Environment & Energy, Finance & Microfinance, Firms & Productivity, Governance

Additional Keywords

Automation, Transfer programs, Equilibrium Effects, Governance

JEL code(s)

Secondary IDs

Prior work

This trial does not extend or rely on any prior RCTs.

Abstract

We study Ghana’s Premix Fuel Program – a large “conditional” transfer program subsidizing premix fuel for fishermen in Ghana. Subsidized fuel is hoarded, creating artificial shortages and prices that defy the program’s spirit. We partner with the National Premix Fuel Secretariat, which manages the Program. The Secretariat/Government of Ghana is preparing to rollout a nationwide program that will automate access to subsidized fuel to monitor its distribution and reduce leakages. Some experimentation already took place, so the technical feasibility of the process is not in question. Following our interactions, the Secretariat is willing to randomize across 234 villages (which will be in cohorts) the switch from village committee-based distribution of PREMIX fuel to Automated PREMIX fuel Dispensing and Monitoring System that come with personalized canoe identification cards. We proceed as follows. First, multi-cohort randomization across the 234 villages (315 beaches) will determine the timing of the rollout. Second, survey of fishermen and villagers to track: fuel usage, leakage, poverty, and economic/environmental/social outcomes the automation may improve, including village-wide spillovers and general equilibrium effects. We implement innovative measures for fuel diversion and quality: (i) administrative data on amount of fuel delivered to the village versus survey data, including estimates of black-market prices and quantities. We deploy Quality Assurance Teams to measure the quality of premix fuel in circulation across villages. We also use high-frequency measures of air pollution by (i) installing outdoor monitors and (ii) use available satellite and remote sensing data.

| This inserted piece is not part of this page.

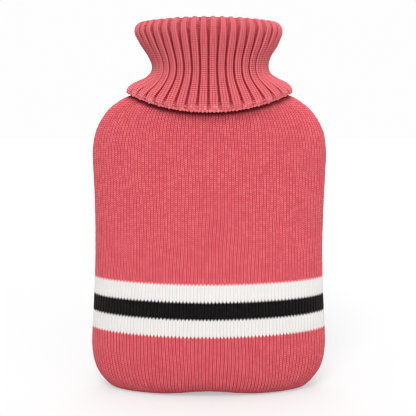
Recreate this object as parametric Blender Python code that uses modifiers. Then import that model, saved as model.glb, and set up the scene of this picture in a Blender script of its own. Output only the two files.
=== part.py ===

We compare two distribution alternatives within Ghana’s PREMIX fuel assistance program:
(i) Village committee-based distribution (status quo) vs (ii) Automated dispensing and monitoring system (new monitoring technology).

We will use this to document how monitoring technologies improve the distribution and poverty effects of public assistance programs by helping to bring in (or include) poor excluded beneficiaries. Indeed, when and how "changes" in the delivery (or distribution) of public assistance programs reduce poverty is a significant yet poorly understood issue.

External Link(s)

Registration Citation

Citation

Annan, Francis et al. 2024. "Automating Public Distribution Programs - Experimental Evidence from Ghana's PREMIX." AEA RCT Registry. January 01. https://doi.org/10.1257/rct.11786-1.1

Sponsors & Partners

Interventions

Intervention(s)

The Secretariat (or government partner) has provided listing of all the landing beaches (N=234 villages, where the beneficiaries are located and the automation program will be deployed). We will randomly assign these fishing villages via a multi-cohort village-level field experiment to examine the general equilibrium effects of the automation program. "Digitization" (or automation) consists of modernized stations, to be constructed and introduced nationally, where fishermen can access subsidized PREMIX fuel. This station includes an (i) automated dispenser system (ADS), which only operates with personalized-biometric cards that will be issued to all canoes / owners, (ii) an office for station manager and landing beach committee (LBC), (iii) toilet facility; along with (iv) a live CCTV camera. Its central goal is to prevent leakages or diversions in the PREMIX program. "Cohort" denotes the set of villages (which contain landing beaches) that the Secretariat has operationally chosen to automate at different milestones -- averaging around 50 villages per cohort.

Intervention Start Date

2023-09-01

Intervention End Date

2024-03-31

Primary Outcomes

Primary Outcomes (end points)

1) Premix fuel delivery and usage, including detailed information about business outcomes (e.g., lines of business: fishing vs non-fishing; employment; revenues; assets; profits; boat or canoe failures; fishing rates, etc.), beneficiaries’ perceptions about and preferences for the digitization program, likelihood of having access to premix fuel in the village, political affiliations and perceptions, prices beneficiaries pay for fuel (both premix and non-premix fuel), prices of fish, etc.

2) Leakages across fishing villages by (i) comparing (the Secretariat's) administrative data and (the PIs) survey data, including measurement of black market activities.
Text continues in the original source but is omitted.